The Oregon Supreme Court has demonstrated the capacity to distinguish the financing terms for a buyer from the investment itself. See Wilsonville Heights v. Dept. of Revenue, S50763 2005. http://www.publications.ojd.state.or.us/S50763.htm
The lending constraint that a home be owner occupied is analogous to the lending constraint in the Wilsonville case.

I view the home buyers that pay a 50 percent premium, or more, for a home over the investment value of property as the victims of predatory pricing AND lending. It is facilitated by local appraisers without whom the scheme could not be perpetuated. The sellers got the bulk of the lent money, and it is from them that we must demand recovery of unjust enrichment.

The predatory lending legislation from last session was incomplete. The bulk of residential sales in the last several years are voidable, provided that the buyers of overpriced homes -- through exorbitant debt -- obtain competent counsel or advocacy. Yet these victims are berated as scoundrels. Most deals were not by the knowing-flippers, but by ordinary people trying to obtain shelter. They also faced the sales pitch that if they waited that the price would be much higher later and that it was a wise "investment" decision to buy/borrow now, knowing that the price was already astronomical.

If the state were to demand that state licensed appraisers submit an income method appraisal -- along with an ordinary one based on comparables -- for all residential lending deals covered by 18 USC 1014 would the federal folks have any legally supportable basis to object to this state requirement? I think not.

If I, as a real estate broker, individually (and uniquely) demand that in any deal I participate in, either representing the seller or buyer or both, must be accompanied by an income method based appraisal I will get nothing but astonished stares from folks. Most folks, as far as I am concerned, have no business calling themselves professionals, or offering investment advice.

The bankers know all about the lower value appraisal of homes, and the premium prices paid by know-nothing buyers and their agents and appraisers, as it is the bankers who use it themselves in calculating what they themselves could get for a home upon foreclosure and sale of a home at an auction to some investor. The "value" of the collateral is at this lower end, not the higher end. The spread between the two, the premium charged to know-nothing buyers, is the arena of predatory overpricing/overlending for homes. If a home requires a foreclosure sale then the transaction cost to liquidate the collateral should be fully covered by an upfront demand for a down payment, and is a major reason to demand a down payment.

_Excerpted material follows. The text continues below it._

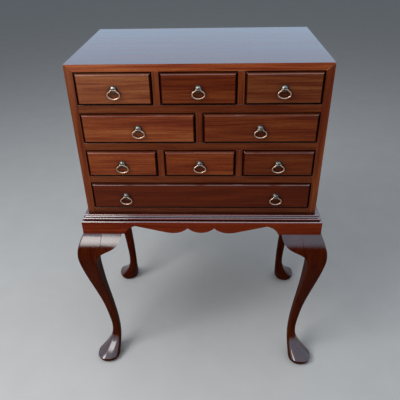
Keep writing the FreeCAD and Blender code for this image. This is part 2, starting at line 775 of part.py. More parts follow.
def leg_radii(height, half):
    """Corner radii of the leg's section: crisp at the knee, soft at the ankle, round at the foot."""
    knee = size.knee_height.value
    ankle = size.ankle_height.value
    rim = size.rim_height.value
    top = [size.arris_radius.value, size.inner_arris_radius.value, size.inner_arris_radius.value]
    low = size.ankle_arris_radius.value
    if height >= knee:
        return top
    if height >= ankle:
        share = ease((knee - height) / (knee - ankle))
        return [radius + (low - radius) * share for radius in top]
    share = (ankle - height) / (ankle - rim)
    return [low + (half * rounding - low) * share for rounding in RIM_ROUNDING]


# Shares of the way down each stretch of the leg at which a section is drawn
HEAD_SHARES = [0.0, 0.3, 0.65]
SHIN_SHARES = [0.0, 0.09, 0.2, 0.34, 0.5, 0.66, 0.84]
FOOT_SHARES = [0.0, 0.3, 0.55, 0.75, 0.9, 1.0]
SOLE_SHARES = [0.3, 0.65, 1.0]


def leg_stations():
    stretches = [(size.leg_height, size.knee_height, HEAD_SHARES),
                 (size.knee_height, size.ankle_height, SHIN_SHARES),
                 (size.ankle_height, size.rim_height, FOOT_SHARES)]
    return [spread(high, low, share) for high, low, shares in stretches for share in shares]


def loft(body, name, sections):
    feature = body.newObject("PartDesign::AdditiveLoft", name)
    feature.Profile = sections[0]
    feature.Sections = sections[1:]
    return feature


def leg(side, name):
    """A cabriole leg with its pad foot and the post that rises behind the aprons.

    The body's own origin is at the stand's corner, on the floor, and the leg's
    outer corner points to -X -Y there.
    """
    body = doc.addObject("PartDesign::Body", name)
    sections = []
    for number, height in enumerate(leg_stations(), start=1):
        outer = outer_line(height.value)
        inner = inner_line(height.value)
        radii = leg_radii(height.value, (outer - inner) / 2)
        sections.append(leg_section(body, f"{name}_section_{number}", height, outer, inner, radii))
    loft(body, f"{name}_curve", sections)
    sole_sections = [sections[-1]]
    for number, share in enumerate(SOLE_SHARES, start=1):
        height = spread(size.rim_height, Size(0), share)
        tuck = 1 - math.sqrt(1 - share ** 2)
        radius = size.foot_radius.value + (size.sole_radius - size.foot_radius).value * tuck
        inset = size.foot_inset.value
        corners = [radius * rounding for rounding in SOLE_ROUNDING]
        sole_sections.append(leg_section(body, f"{name}_sole_{number}", height, radius - inset,
                                         -radius - inset, corners))
    loft(body, f"{name}_sole", sole_sections)
    post = body_sketch(body, "XY_Plane", f"{name}_post_outline", size.leg_height)
    post_span = (size.apron_thick, size.leg_width)
    draw(post, rectangle(post_span, post_span))
    pad(body, post, f"{name}_post", size.apron_height)
    # The corner at the left end of the side, turned with it
    turn = Rotation(Vector(0, 0, 1), side.turn)
    corner = turn.multVec(Vector(-side.half.value, -side.reach.value, 0))
    body.Placement = Placement(corner, turn)
    reach_x = stand_half_width if corner.x > 0 else -stand_half_width
    reach_y = stand_half_depth if corner.y > 0 else -stand_half_depth
    bind(body, "Placement.Base.x", reach_x)
    bind(body, "Placement.Base.y", reach_y)
    return body


def free_sketch(name, turn):
    sketch = doc.addObject("Sketcher::SketchObject", name)
    sketch.Placement = Placement(Vector(), turn)
    return sketch


# Shares of the bracket's height at which it meets the knee's curve
BRACKET_SHARES = [0.0, 0.2, 0.4, 0.6, 0.8, 1.0]
# Its lower edge from the tip: shares of its width and of its height
BRACKET_CURVE = [(0.07, 0.22), (0.26, 0.46), (0.51, 0.61), (0.81, 0.76)]


def flipped(corner, hand):
    """A corner on the right (hand 1) or its mirror image on the left (hand -1)."""
    spot = (corner[0] * hand, corner[1])
    return spot + tuple([(x * hand, z) for x, z in bend] for bend in corner[2:])


def knee_bracket(side, hand):
    """A shaped bracket under an apron, its face flush with the knee beside it."""
    word = "right" if hand > 0 else "left"
    name = f"bracket_{side.name}_{word}"
    top = size.leg_height
    low = top - size.bracket_drop
    heights = [spread(top, low, share) for share in BRACKET_SHARES]
    # The band between the knee's face and the bracket's back, seen from the side
    face = [(-(side.reach.value + outer_line(height.value)), height.value) for height in heights]
    rear = [(y + size.bracket_thick.value, z) for y, z in face]
    band = free_sketch(f"{name}_band", Rotation(Vector(1, 1, 1), 120))
    draw(band, [face[0], face[-1] + (face[1:-1],), rear[-1], rear[0] + (rear[-2:0:-1],)])
    band_solid = doc.addObject("Part::Extrusion", f"{name}_band_solid")
    band_solid.Base = band
    band_solid.DirMode = "Custom"
    band_solid.Dir = Vector(1, 0, 0)
    band_solid.Solid = True
    bind(band_solid, "LengthFwd", side.half * 2)
    bind(band_solid, "Placement.Base.x", -side.half)
    # The outline seen from outside: up the leg, out to the tip and back along the curve
    leg_edge = [(side.half.value + inner_line(height.value) - size.glue_line.value, height.value)
                for height in heights]
    tip = side.half.value - size.bracket_reach.value
    curve = [(tip + (leg_edge[-1][0] - tip) * along, top.value - size.bracket_drop.value * down)
             for along, down in BRACKET_CURVE]
    corners = [leg_edge[-1] + (curve,), leg_edge[0] + (leg_edge[-2:0:-1],), (tip, top.value)]
    outline = free_sketch(f"{name}_outline", Rotation(Vector(1, 0, 0), 90))
    draw(outline, [flipped(corner, hand) for corner in corners])
    outline_solid = doc.addObject("Part::Extrusion", f"{name}_outline_solid")
    outline_solid.Base = outline
    outline_solid.DirMode = "Custom"
    outline_solid.Dir = Vector(0, -1, 0)
    outline_solid.Solid = True
    bind(outline_solid, "LengthFwd", side.reach + size.knee_reach * 2)
    bracket = doc.addObject("Part::Common", name)
    bracket.Base = band_solid
    bracket.Tool = outline_solid
    bracket.Placement = turned(side)
    return bracket


def corner_block(side):
    """A triangular block behind a leg's post, glued to two aprons."""
    name = f"corner_block_{side.name}"
    body = doc.addObject("PartDesign::Body", name)
    x = side.half - size.apron_thick
    y = side.reach - size.apron_thick
    post = size.leg_width - size.apron_thick
    far = size.corner_block_size
    sketch = body_sketch(body, "XY_Plane", f"{name}_outline", apron_top - size.corner_block_height)
    draw(sketch, [(-(x - post), -y), (-(x - post - far), -y), (-x, -(y - post - far)), (-x, -(y - post)),
                  (-(x - post), -(y - post))])
    pad(body, sketch, f"{name}_solid", size.corner_block_height)
    body.Placement = turned(side)
    return body


# The whole part: every node in the order in which it goes together

nodes = []
nodes += [carcase_top(), carcase_side("carcase_side_left", -1), carcase_side("carcase_side_right", 1)]
nodes += [carcase_bottom(), carcase_back()]
nodes += [rail(0, "rail_upper"), rail(1, "rail_middle"), rail(2, "rail_lower")]
nodes += [runners(), dividers(), stops()]

for drawer in drawer_list():
    nodes += [drawer_front(drawer), drawer_box(drawer)]
    fixed = []
    words = [drawer.name] if len(drawer.pulls) == 1 else [f"{drawer.name}_left", f"{drawer.name}_right"]
    for word, x in zip(words, drawer.pulls):
        fixed.append(pull_fixed(word, x, pull_height(drawer)))
        nodes.append(bail(word, x, pull_height(drawer)))
    nodes.append(group(f"pull_{drawer.name}", fixed))

nodes += [apron(side) for side in SIDES]
nodes.append(group("stand_moulding", [moulding(side) for side in SIDES]))
leg_names = ["leg_front_left", "leg_front_right", "leg_back_right", "leg_back_left"]
nodes += [leg(side, name) for side, name in zip(SIDES, leg_names)]
nodes.append(group("knee_brackets", [knee_bracket(side, hand) for side in SIDES for hand in (-1, 1)]))
nodes.append(group("corner_blocks", [corner_block(side) for side in SIDES]))

doc.recompute()

for thing in doc.Objects:
    if "Invalid" in thing.State or "Error" in thing.State:
        raise RuntimeError(f"{thing.Label} did not build: {thing.State}")
for node in nodes:
    if node.Shape.isNull() or not node.Shape.isValid():
        raise RuntimeError(f"{node.Label} has no valid shape")

os.makedirs("parts", exist_ok=True)
for node in nodes:
    node.Shape.exportStep(os.path.join("parts", f"{node.Label}.step"))
print(f"{len(nodes)} nodes")
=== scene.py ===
# %% [markdown]
# # A silver chest on a stand
#
# This lesson dresses a low chest of nine small drawers, made to hold table silver, that
# stands on a moulded frame with four cabriole legs. The measured model of the chest is
# loaded first and stays where it is. Some of its parts only need a finish. Others are
# built again here in finer detail, exactly where the measured ones stand.
#
# A mesh can come from a file, from sculpting or from simple shapes that are worked on step
# by step. The last way is used for every new piece, because joinery and turned brass are
# made of flat boards and round sections, and each step has its match in the workshop.

# %% Load the measured chest
import json
import math

import bmesh
import bpy
from mathutils import Matrix, Vector

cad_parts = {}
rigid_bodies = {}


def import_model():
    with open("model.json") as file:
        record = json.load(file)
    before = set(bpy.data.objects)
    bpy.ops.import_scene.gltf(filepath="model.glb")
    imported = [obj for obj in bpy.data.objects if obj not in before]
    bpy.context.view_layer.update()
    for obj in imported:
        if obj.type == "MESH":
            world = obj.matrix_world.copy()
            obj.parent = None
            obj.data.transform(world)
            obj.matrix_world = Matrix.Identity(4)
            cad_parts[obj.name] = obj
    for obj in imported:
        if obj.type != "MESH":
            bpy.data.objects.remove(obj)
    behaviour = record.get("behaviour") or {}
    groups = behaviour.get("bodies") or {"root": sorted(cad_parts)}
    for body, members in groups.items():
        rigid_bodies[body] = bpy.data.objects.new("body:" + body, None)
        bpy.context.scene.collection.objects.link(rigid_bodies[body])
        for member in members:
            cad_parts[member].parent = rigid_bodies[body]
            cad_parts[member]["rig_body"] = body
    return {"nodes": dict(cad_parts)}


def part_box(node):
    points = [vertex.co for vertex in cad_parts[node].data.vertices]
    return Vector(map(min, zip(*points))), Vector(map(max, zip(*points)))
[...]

If a banker has in hand a lower valuation based on a local appraiser's use of the income approach would they then find themselves constrained to limit their lending amount to that lower appraisal? Of course they would, by reason of federal law. Would this, over time, affect the appraisals where the so-called professionals use only comparables? Of course it would. Is it good public policy to require this lower appraisal from local appraisers? Maybe, maybe not. But is an Oregon appraiser truly a professional (or ethical) if they profess to be blind to it (while it is a required part of their licensing education), particularly when they purport to represent the buyer rather than the seller and the lender. They represent the taxpayer interest too, as evidenced by 18 USC 1014, and ultimately the measure of payout for all manner of lender/seller bailout?

If I had copy of every appraisal on residential property in Oregon during the last fourteen years then the fact of willful and systematic overvaluation would be self evident. How much must a subsequent sale price be below a previous appraisal before a prior appraisal is considered fraudulent?

I live in a small manufactured home, attached to another, on a pint-sized lot and the county has it valued at $184,000. It would have to rent for $1,533 per month to rationalize such a price. A renter that earned $27,594 per year would need to use the entirety of their after tax income just to pay the rent. This is before paying for utilities or food or any other expenses related to the second lowest rung on Maslow's Hierarchy of Needs, safety.

The average private laborer hourly wage is $18, or roughly $36,000 per year for 50 weeks, excluding the unemployed and part-timers.
http://www.bls.gov/news.release/realer.t02.htm
I use a mortgage with a ten year amortization and ten percent interest to obtain a loan payment calculation that is roughly comparable to what an investor looks at for rental property valuation based on rent. The payment on $116,000 in debt would be $1,532.95. The payment on $185,000 in debt would be $2444.79.

The maximum payment our average private laborer could make is roughly 31 percent of their income, or $930 per month. The payment on $70,400 in debt would be $930.34. This average private sector laborer, if they had saved enough to put 20% down, could buy a home for $88,000. That is less than half the price that Multnomah County has valued the less than average home that I live in, a manufactured home on a tiny lot and attached to another, $185,000.

The rent for the home I live in would be roughly $930, and certainly not $1,532.95 or $2444.79, based on market conditions as reflected by private sector wages.

The Oregon Supreme Court in the Wilsonville case considered the method chosen by the appraiser as a matter that was left to the professional appraiser. I would not insist that the income method be the only method, only that it must be at least one of the methods, so long as there is a loan that is subject to 18 USC 1014 criminalizing the overvaluation of collateral. This is something the legislature can address.

"The banks can share with Oregon what they've been doing with TARP funds."

I'll save you the trouble. They "banked" it. That is, it either went into reserves against bad debt or a slush fund for buying smaller banks. AAA credit customers now have to run the gauntlet for loans, even if the banks have it.

At first, I thought TARP was a good idea, but the execution on this has flopped miserably (under both Bush and Obama.)

I was kind of hoping it would be used to take bad debt off bank sheets. Like if you have akid who can't manage money and needs $100 to pay bills. You can either:
1) Give $100 to spendthrift kid, or
2) Pay directly for $100 in bills
THe more effective solution is 2).

If they had somehting like TARP which would buy debt off banks (do somehting like a Dutch auction), then you force more cash onto banks and in a way force them to loan it.

Then again, these are politicians who get a lot bucks from lobbyist (like for AIG and Goldman-Sachs) so I am not surprised at the general ineptitude.